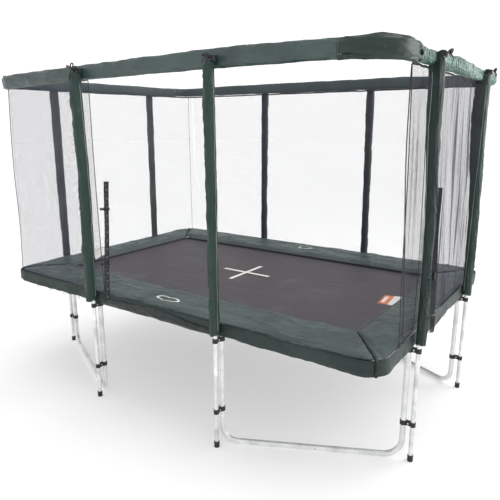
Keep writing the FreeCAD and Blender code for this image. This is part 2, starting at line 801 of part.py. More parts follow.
def make_straps():
    """Webbing straps that edge the entrance, with toggles on one and a buckle on the other."""
    height = "strap_top_height - net_bottom_height"
    plane = "net_half_width - net_thickness / 2"
    strap = box(
        "entry_webbing", "strap_width", "strap_thickness", height,
        x="-entry_strap_centre - strap_width / 2", y=f"-({plane}) - strap_thickness / 2",
        z="net_bottom_height",
    )
    toggles = [
        cylinder(
            "toggle", "toggle_radius", "toggle_length",
            x="-entry_strap_centre - toggle_length / 2",
            y=f"-({plane}) - strap_thickness / 2 - toggle_radius", z=z, turn=ALONG_X,
        )
        for z in ("toggle_low_height", "toggle_high_height")
    ]
    node(group("entry_strap_group", [strap, *toggles]), "entry_strap")
    plane = "net_half_length - net_thickness / 2"
    webbing = box(
        "door_webbing", "strap_thickness", "strap_width", height,
        x=f"{plane} - strap_thickness / 2", y="-door_strap_centre - strap_width / 2", z="net_bottom_height",
    )
    node(webbing, "door_strap")
    buckle = rounded_slab(
        "door_buckle_plate", "buckle_length / 2", "buckle_width / 2", "buckle_depth / 2",
        "buckle_depth", "0",
    )
    place(
        buckle, x=f"{plane} + strap_thickness / 2 + slip_clearance", y="-door_strap_centre",
        z="buckle_height", turn=ALONG_X,
    )
    node(buckle, "door_buckle")


def make_net_hooks():
    """Wire hooks that go from the net's hem round the skirt's lower edge to the back of it."""
    x = "net_half_length - net_thickness / 2 - frame_half_length"
    low, radius = "hook_bend_height", "hook_wire_radius"
    outer = cylinder("hook_outer", radius, f"net_bottom_height - 2 - {low}", x=x, z=low)
    inner = cylinder("hook_inner", radius, f"hook_tip_height - {low}", x=f"{x} - 2 * hook_bend_radius", z=low)
    turned = primitive(
        "Torus", "hook_bend", {"Radius1": "hook_bend_radius", "Radius2": radius, "Angle3": "180"},
        x=f"{x} - hook_bend_radius", z=low, turn=FreeCAD.Rotation(X, -90),
    )
    hook = fuse("net_hook", [outer, turned, inner])
    end_x = size("net_half_length - net_corner_radius")
    end_y = size("net_half_width - net_corner_radius")
    spans = {
        "front": (-end_x, -size("entry_strap_centre")),
        "back": (-end_x, end_x),
        "left": (-end_y, end_y),
        "right": (-size("door_strap_centre"), end_y),
    }
    hooks = []
    for side, (low_end, high_end) in spans.items():
        sign, angle = SIDES[side]
        margin = size("hook_bend_radius")
        for i in range(-9, 9):
            along = (i + 0.5) * size("hook_pitch")
            if not low_end + margin < along < high_end - margin:
                continue
            step = f"{i + 0.5} * hook_pitch"
            if side in ("front", "back"):
                hooks.append(copy(hook, step, f"{sign}frame_half_width", angle=angle))
            else:
                hooks.append(copy(hook, f"{sign}frame_half_length", step, angle=angle))
    node(group("net_hook_group", hooks), "net_hooks")


# ---------- build, check and write ----------


def main():
    make_frame_rails()
    make_frame_elbows()
    make_leg_sockets()
    make_legs()
    make_net_poles()
    make_pole_sleeves()
    make_foot_caps()
    make_clamps()
    make_top_rail()
    make_rail_bolts()
    make_rail_sleeves()
    make_mat()
    make_springs()
    make_pads()
    make_nets()
    make_straps()
    make_net_hooks()
    doc.recompute()
    for item in doc.Objects:
        if "Invalid" in item.State or "Error" in item.State:
            raise RuntimeError(f"{item.Label} failed: {item.State}")
    os.makedirs("parts", exist_ok=True)
    for item in nodes:
        shape = item.Shape
        if shape.isNull() or not shape.isValid() or not shape.Solids:
            raise RuntimeError(f"{item.Label} has no valid solid")
        shape.exportStep(f"parts/{item.Label}.step")
        print(item.Label, len(shape.Solids), round(shape.Volume))
    print(len(nodes), "nodes")


main()
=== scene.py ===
import json
import math

import bmesh
import bpy
import numpy as np
from mathutils.bvhtree import BVHTree
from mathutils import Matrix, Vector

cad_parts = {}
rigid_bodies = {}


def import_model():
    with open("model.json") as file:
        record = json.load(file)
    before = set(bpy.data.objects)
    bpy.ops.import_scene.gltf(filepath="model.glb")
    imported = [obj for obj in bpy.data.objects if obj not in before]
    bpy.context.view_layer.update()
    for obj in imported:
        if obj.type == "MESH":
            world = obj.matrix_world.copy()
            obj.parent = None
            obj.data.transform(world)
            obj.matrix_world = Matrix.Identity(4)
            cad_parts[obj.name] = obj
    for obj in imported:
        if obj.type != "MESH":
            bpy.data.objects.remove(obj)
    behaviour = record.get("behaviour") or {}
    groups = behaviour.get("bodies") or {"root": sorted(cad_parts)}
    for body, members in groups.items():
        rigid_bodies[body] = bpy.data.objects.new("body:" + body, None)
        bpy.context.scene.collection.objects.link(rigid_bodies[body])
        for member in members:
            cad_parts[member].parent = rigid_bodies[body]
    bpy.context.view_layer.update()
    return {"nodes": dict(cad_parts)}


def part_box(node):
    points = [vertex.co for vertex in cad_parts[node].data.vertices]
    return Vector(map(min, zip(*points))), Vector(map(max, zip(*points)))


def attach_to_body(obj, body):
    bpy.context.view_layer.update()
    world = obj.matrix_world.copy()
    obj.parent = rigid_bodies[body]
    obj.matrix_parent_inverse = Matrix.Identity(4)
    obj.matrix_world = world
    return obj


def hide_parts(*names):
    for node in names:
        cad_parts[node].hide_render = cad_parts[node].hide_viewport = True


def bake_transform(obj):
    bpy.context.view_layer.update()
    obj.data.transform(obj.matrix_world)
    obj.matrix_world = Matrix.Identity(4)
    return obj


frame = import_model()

# Rectangular garden trampoline with a netted enclosure. Metres, +Z up, entrance towards -Y.
nodes = frame["nodes"]
PI = math.pi

SIDES = {
    # name: outward direction, then the direction along the side
    "front": ((0, -1), (1, 0)),
    "right": ((1, 0), (0, 1)),
    "back": ((0, 1), (-1, 0)),
    "left": ((-1, 0), (0, -1)),
}
LONG = ("front", "back")

# ---------------------------------------------------------------- camera, lights and floor

camera_data = bpy.data.cameras.new("camera")
camera_data.sensor_width = 36
camera_data.lens = 37.63
camera_data.clip_end = 300
camera = bpy.data.objects.new("camera", camera_data)
camera.location = (2.801, -3.957, 2.302)
camera.rotation_euler = (PI / 2 - 0.2342, 0, 0.6086)
bpy.context.scene.collection.objects.link(camera)
bpy.context.scene.camera = camera
bpy.context.scene.view_settings.view_transform = "Standard"


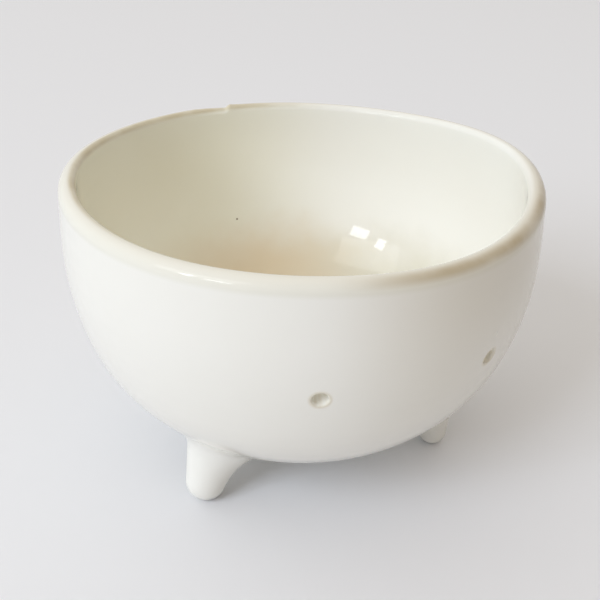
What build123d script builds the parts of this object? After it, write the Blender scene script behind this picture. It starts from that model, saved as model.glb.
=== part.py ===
from build123d import *
from math import asin, cos, degrees, radians, sin, tan
import os

# Yarn bowl: a thrown stoneware bowl on three hand-rolled clay feet, in millimetres.
# The origin is on the table under the bowl's axis, +Z is up and the two yarn holes face -Y.
# The glaze is part of each piece's own surface, so every size is a glazed size.
# Angles are in degrees, and those round the bowl are counted from +X towards +Y.

# --- Bowl ----------------------------------------------------------------------------------
rim_height = 98.3  # table to the top of the lip
rim_radius = 75.0  # outer face of the straight upper wall
bowl_depth = 87.5  # top of the lip down to the lowest point of the underside
belly_drop = 19.2  # top of the lip down to where the straight wall starts to curve in
side_arc_radius = 87.7  # outer face from the belly down to the haunch
haunch_radius = 55.2  # outer face where the side turns under
base_arc_radius = 150.0  # shallow dish of the underside
inner_haunch_radius = 54.0  # inner face, rounder than the outer one, so the wall thickens to the floor
wall_thickness = 5.6  # from the rim down to the haunch
floor_thickness = 7.4

# --- Yarn holes and rim notch --------------------------------------------------------------
hole_radius = 2.15
hole_drop = 36.5  # top of the lip down to each hole's centre, on the outer face
hole_edge_radius = 0.8  # rounding left where the glaze runs over the hole's edges
holes_angle = -86.75  # half way between the two holes
holes_spread = 42.5  # from one hole to the other
notch_angle = 90.0  # where the notch's steep end stands
notch_length = 13.0  # along the rim, from the steep end down the ramp
notch_depth = 0.9

# --- Feet ----------------------------------------------------------------------------------
foot_inset = 26.9  # outer face of the upper wall in to the middle of each foot's tip
tip_flat = 0.3  # how much of each round tip is wiped flat
seam_width = 5.0  # how far the clay smoothed round a foot's root reaches down it and out

# Each foot is rolled by hand, so it has its own tip, its own taper, which is half of the
# cone's angle, and its own lean in towards the bowl's axis.
front_left_angle = 210.0
front_left_tip_radius = 6.1
front_left_taper = 9.0
front_left_lean = 21.0
front_right_angle = 330.0
front_right_tip_radius = 4.9
front_right_taper = 13.0
front_right_lean = 8.0
back_angle = 90.0
back_tip_radius = 5.5
back_taper = 11.0
back_lean = 15.0

# --- Values that follow from the sizes above -------------------------------------------------
lip_outer_radius = 0.62 * wall_thickness  # the lip is rounder outside than inside
lip_inner_radius = 0.36 * wall_thickness
belly_z = rim_height - belly_drop
side_arc_centre = (rim_radius - side_arc_radius, belly_z)
base_arc_centre = (0, rim_height - bowl_depth + base_arc_radius)
inner_base_radius = base_arc_radius - floor_thickness
inner_rim_radius = rim_radius - wall_thickness
base_centre_rise = base_arc_centre[1] - belly_z
# The inner haunch can be no rounder than one that starts right at the belly.
fullest_haunch = (inner_base_radius**2 - inner_rim_radius**2 - base_centre_rise**2) / (
    2 * (inner_base_radius - inner_rim_radius)
)
foot_circle_radius = rim_radius - foot_inset
hole_dip = degrees(asin((hole_drop - belly_drop) / side_arc_radius))
foot_blank_length = bowl_depth / 2  # from the tip's centre to well inside the bowl's outline

os.makedirs("parts", exist_ok=True)


def upright_plane(angle, centre=(0, 0), turn=0):
    """Plane whose X points outward from the bowl's axis at this angle and whose Y is up.

    Its origin is then moved to centre, given in the plane's own X and Y, and the plane
    is turned in itself.
    """
    radial = Plane.XZ.rotated((0, 0, angle))
    return Plane(radial.location * Location((*centre, 0), (0, 0, turn)))


def half_form(wall_inset, floor_inset, corner_radius):
    """Half section of the bowl's solid form, held in from its outer face by the two insets.

    The corner radius is the haunch's, where the side turns into the base.
    """
    with BuildSketch() as form:
        with Locations(base_arc_centre):
            Circle(base_arc_radius - floor_inset)
        with Locations(side_arc_centre):
            Circle(side_arc_radius - wall_inset, mode=Mode.INTERSECT)
        with Locations((0, belly_z)):
            Rectangle(rim_radius, bowl_depth, align=(Align.MIN, Align.MAX), mode=Mode.INTERSECT)
        haunch_corner = form.vertices().sort_by(Axis.Y)[1]
        fillet(haunch_corner, corner_radius)
        with Locations((0, belly_z)):
            Rectangle(rim_radius - wall_inset, belly_drop, align=Align.MIN)
    return form.sketch


outer_form = half_form(0, 0, haunch_radius)
inner_form = half_form(
    wall_thickness, floor_thickness, min(inner_haunch_radius, 0.98 * fullest_haunch)
)

# --- Bowl: the thrown shell with its rounded lip, two yarn holes and rim notch ---------------
with BuildPart() as bowl:
    with BuildSketch(Plane.XZ) as section:
        add(outer_form)
        add(inner_form, mode=Mode.SUBTRACT)
        for side, lip_radius in ((-1, lip_outer_radius), (0, lip_inner_radius)):
            lip_corners = section.vertices().group_by(Axis.Y)[-1].sort_by(Axis.X)
            fillet(lip_corners[side], lip_radius)
    revolve(axis=Axis.Z)

    # The holes are pierced square to the wall, so each axis passes through the side arc's centre.
    for side in (-0.5, 0.5):
        hole_angle = holes_angle + side * holes_spread
        square_to_wall = upright_plane(hole_angle, side_arc_centre, -hole_dip)
        with Locations(Plane(square_to_wall.origin, z_dir=square_to_wall.x_dir)):
            Cylinder(
                hole_radius,
                side_arc_radius + wall_thickness,
                align=(Align.CENTER, Align.CENTER, Align.MIN),
                mode=Mode.SUBTRACT,
            )
        fillet(bowl.edges(Select.LAST), hole_edge_radius)

    # The notch is a shallow ramp along the lip that ends in a steep step.
    lip_top = upright_plane(notch_angle, (0, rim_height))
    with BuildSketch(Plane(lip_top.origin, x_dir=-lip_top.z_dir, z_dir=lip_top.x_dir)):
        with BuildLine():
            Polyline(
                (0, -notch_depth),
                (0, wall_thickness),
                (notch_length, wall_thickness),
                (notch_length, 0),
                close=True,
            )
        make_face()
    extrude(amount=rim_radius + wall_thickness, mode=Mode.SUBTRACT)
bowl.part.label = "bowl"
export_step(bowl.part, "parts/bowl.step")

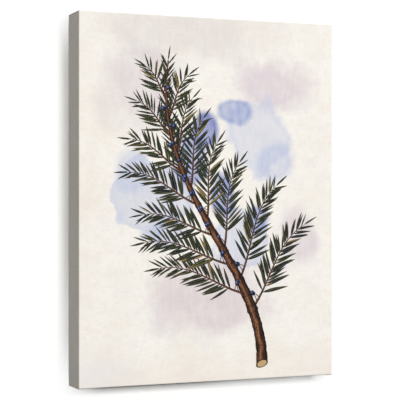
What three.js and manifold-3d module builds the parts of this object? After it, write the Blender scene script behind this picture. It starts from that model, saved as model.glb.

__What you will do__
Exactly as written, quote the lines from the one that has "doc.recompute()" down to the one that has "before = set(bpy.data.objects)", and include both.

__Correct response__
    doc.recompute()
    for item in doc.Objects:
        if "Invalid" in item.State or "Error" in item.State:
            raise RuntimeError(f"{item.Label} failed: {item.State}")
    os.makedirs("parts", exist_ok=True)
    for item in nodes:
        shape = item.Shape
        if shape.isNull() or not shape.isValid() or not shape.Solids:
            raise RuntimeError(f"{item.Label} has no valid solid")
        shape.exportStep(f"parts/{item.Label}.step")
        print(item.Label, len(shape.Solids), round(shape.Volume))
    print(len(nodes), "nodes")


main()
=== scene.py ===
import json
import math

import bmesh
import bpy
import numpy as np
from mathutils.bvhtree import BVHTree
from mathutils import Matrix, Vector

cad_parts = {}
rigid_bodies = {}


def import_model():
    with open("model.json") as file:
        record = json.load(file)
    before = set(bpy.data.objects)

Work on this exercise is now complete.